#### [Stated exercise]
Count, in the entries, the lines with "JSON". Answer with the number only.

#### [Task data]
--- --- ---

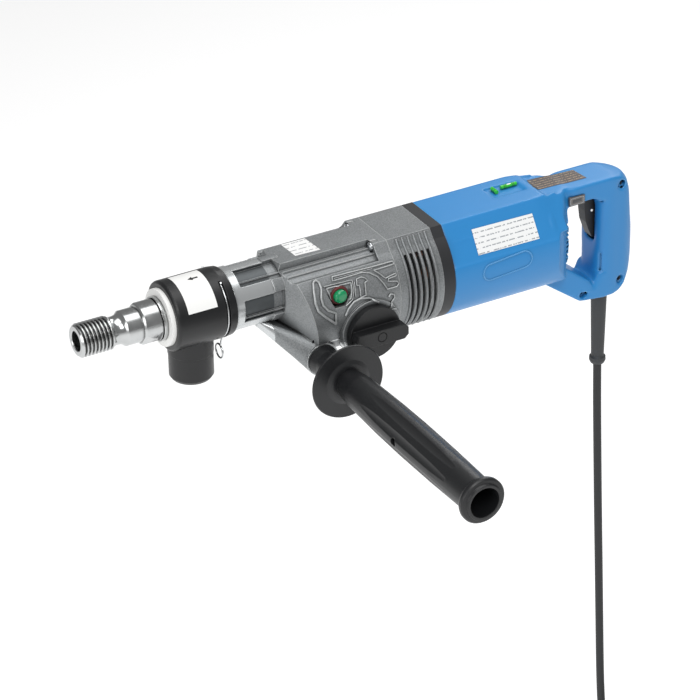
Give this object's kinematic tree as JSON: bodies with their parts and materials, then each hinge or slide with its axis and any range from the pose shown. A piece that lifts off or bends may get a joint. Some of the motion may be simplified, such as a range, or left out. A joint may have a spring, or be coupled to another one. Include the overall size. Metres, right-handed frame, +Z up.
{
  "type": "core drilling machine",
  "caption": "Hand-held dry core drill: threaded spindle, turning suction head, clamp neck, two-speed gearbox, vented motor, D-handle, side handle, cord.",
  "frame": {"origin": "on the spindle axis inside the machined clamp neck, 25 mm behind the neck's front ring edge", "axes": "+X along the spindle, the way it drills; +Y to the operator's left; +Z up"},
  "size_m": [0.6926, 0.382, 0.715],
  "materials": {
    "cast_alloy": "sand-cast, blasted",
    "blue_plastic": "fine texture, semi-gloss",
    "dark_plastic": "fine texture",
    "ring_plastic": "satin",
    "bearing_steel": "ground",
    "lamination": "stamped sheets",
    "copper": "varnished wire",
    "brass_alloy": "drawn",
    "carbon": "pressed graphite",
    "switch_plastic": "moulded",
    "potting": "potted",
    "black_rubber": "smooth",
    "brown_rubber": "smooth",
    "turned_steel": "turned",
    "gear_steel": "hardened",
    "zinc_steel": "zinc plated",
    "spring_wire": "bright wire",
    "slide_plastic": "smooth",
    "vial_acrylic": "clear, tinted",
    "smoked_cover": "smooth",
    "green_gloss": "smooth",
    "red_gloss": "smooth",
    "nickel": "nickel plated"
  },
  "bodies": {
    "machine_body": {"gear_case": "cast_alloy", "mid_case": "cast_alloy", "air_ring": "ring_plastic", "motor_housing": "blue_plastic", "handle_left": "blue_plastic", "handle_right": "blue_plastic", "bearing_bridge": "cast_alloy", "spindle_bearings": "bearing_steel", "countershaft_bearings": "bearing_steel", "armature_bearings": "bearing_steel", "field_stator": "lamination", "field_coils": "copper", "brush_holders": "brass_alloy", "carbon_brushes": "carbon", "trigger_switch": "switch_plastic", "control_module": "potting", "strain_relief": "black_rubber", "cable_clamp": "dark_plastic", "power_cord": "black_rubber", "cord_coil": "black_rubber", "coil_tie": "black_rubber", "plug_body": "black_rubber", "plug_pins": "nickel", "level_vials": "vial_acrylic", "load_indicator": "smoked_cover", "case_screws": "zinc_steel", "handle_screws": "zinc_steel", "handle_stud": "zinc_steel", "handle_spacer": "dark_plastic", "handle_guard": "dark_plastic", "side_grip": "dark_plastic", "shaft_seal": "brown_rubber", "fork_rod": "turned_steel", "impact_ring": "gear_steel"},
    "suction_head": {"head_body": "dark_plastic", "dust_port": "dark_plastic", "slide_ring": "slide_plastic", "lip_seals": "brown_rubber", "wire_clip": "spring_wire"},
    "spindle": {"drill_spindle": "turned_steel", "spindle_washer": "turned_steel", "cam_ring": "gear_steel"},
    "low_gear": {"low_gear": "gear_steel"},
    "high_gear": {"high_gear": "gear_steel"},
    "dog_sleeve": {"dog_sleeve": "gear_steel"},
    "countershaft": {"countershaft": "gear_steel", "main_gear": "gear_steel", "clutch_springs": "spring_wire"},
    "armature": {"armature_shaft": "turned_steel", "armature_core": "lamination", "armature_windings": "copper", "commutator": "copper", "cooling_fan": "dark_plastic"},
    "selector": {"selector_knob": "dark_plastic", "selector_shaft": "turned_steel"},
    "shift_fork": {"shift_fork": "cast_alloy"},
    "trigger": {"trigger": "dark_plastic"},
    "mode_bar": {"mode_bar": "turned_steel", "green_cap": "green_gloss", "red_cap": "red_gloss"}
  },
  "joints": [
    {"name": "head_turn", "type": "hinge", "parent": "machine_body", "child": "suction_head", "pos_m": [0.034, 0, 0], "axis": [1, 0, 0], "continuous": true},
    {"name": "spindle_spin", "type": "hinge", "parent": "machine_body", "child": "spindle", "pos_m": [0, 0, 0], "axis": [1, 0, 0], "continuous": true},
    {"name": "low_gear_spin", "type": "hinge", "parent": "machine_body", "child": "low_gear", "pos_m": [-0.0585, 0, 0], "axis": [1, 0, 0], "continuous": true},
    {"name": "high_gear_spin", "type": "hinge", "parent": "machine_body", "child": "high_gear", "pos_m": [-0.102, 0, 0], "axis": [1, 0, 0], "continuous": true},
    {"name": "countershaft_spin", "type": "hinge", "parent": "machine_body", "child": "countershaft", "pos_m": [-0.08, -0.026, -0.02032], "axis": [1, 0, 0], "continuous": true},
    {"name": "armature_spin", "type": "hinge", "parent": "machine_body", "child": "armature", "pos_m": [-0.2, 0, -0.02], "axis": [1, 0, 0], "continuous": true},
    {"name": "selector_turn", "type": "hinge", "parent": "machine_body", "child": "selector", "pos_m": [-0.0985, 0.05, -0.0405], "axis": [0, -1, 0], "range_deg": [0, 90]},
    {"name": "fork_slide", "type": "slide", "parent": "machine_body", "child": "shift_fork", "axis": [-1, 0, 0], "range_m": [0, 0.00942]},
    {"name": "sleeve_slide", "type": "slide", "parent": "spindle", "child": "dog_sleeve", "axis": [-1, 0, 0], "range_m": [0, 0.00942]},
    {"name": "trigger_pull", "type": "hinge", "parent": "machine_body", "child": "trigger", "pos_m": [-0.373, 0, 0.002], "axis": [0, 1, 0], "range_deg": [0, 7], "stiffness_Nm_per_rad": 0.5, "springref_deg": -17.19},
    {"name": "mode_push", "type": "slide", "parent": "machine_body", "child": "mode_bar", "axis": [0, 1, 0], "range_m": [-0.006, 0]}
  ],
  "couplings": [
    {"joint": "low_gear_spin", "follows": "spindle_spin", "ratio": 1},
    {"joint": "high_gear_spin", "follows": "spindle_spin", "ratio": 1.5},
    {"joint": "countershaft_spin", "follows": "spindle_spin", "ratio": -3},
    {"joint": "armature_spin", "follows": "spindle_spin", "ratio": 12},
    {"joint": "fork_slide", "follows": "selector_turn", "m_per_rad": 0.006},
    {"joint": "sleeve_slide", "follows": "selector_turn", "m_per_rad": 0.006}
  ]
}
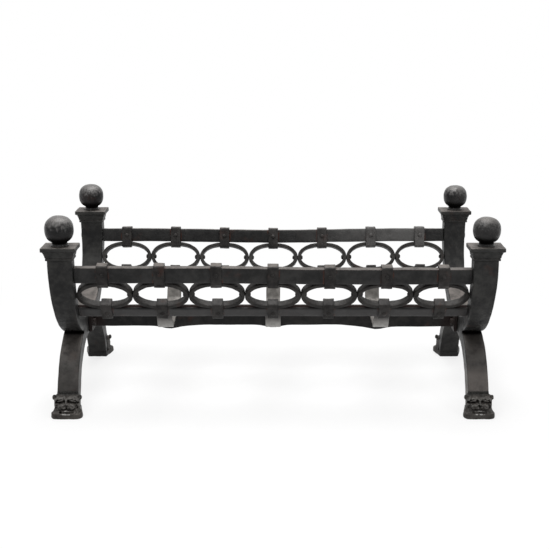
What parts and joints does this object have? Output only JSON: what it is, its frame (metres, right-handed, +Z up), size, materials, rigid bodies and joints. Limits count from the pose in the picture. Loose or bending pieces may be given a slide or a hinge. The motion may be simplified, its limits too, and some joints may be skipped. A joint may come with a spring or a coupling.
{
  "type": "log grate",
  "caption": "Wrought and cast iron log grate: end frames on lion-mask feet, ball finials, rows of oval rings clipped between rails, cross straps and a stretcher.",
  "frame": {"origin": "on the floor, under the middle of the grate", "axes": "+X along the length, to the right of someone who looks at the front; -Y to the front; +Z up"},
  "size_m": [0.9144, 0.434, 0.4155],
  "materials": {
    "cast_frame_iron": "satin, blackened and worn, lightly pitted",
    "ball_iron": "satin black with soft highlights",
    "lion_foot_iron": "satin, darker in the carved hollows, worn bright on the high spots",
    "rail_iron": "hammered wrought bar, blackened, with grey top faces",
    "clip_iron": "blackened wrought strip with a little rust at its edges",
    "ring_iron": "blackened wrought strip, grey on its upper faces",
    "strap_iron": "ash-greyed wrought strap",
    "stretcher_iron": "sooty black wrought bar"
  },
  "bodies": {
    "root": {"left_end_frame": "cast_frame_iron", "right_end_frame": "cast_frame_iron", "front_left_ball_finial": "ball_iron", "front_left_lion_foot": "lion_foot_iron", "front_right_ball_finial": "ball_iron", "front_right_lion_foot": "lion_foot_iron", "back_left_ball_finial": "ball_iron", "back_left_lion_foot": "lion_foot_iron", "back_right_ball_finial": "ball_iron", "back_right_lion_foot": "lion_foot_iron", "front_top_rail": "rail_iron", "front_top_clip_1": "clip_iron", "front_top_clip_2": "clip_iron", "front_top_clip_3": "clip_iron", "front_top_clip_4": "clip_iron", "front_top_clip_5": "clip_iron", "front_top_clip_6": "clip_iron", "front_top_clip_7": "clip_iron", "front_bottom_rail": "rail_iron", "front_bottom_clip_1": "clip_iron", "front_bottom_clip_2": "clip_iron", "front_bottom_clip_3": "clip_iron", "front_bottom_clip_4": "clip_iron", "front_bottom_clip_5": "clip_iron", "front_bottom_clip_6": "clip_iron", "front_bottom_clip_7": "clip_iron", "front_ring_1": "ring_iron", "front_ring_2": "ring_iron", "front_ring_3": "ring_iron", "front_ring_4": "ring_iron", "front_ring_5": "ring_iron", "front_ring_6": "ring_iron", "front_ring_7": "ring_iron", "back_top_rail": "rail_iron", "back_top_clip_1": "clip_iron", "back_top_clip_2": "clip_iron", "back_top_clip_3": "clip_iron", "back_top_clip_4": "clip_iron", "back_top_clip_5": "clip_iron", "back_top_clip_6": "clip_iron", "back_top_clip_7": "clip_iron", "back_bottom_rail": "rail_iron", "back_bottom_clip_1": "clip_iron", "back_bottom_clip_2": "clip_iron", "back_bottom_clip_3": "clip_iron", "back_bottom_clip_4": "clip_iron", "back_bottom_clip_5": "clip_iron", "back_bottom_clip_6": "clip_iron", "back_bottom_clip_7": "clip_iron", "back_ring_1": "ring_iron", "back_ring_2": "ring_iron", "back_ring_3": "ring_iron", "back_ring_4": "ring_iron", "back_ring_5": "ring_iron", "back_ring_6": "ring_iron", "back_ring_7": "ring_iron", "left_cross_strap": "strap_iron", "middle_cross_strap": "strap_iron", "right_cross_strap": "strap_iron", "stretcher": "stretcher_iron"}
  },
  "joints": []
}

--- --- ---

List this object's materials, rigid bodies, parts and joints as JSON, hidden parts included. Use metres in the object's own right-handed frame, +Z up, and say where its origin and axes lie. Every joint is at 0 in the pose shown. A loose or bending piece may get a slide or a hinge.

--- --- ---

#### [Finished exercise]
3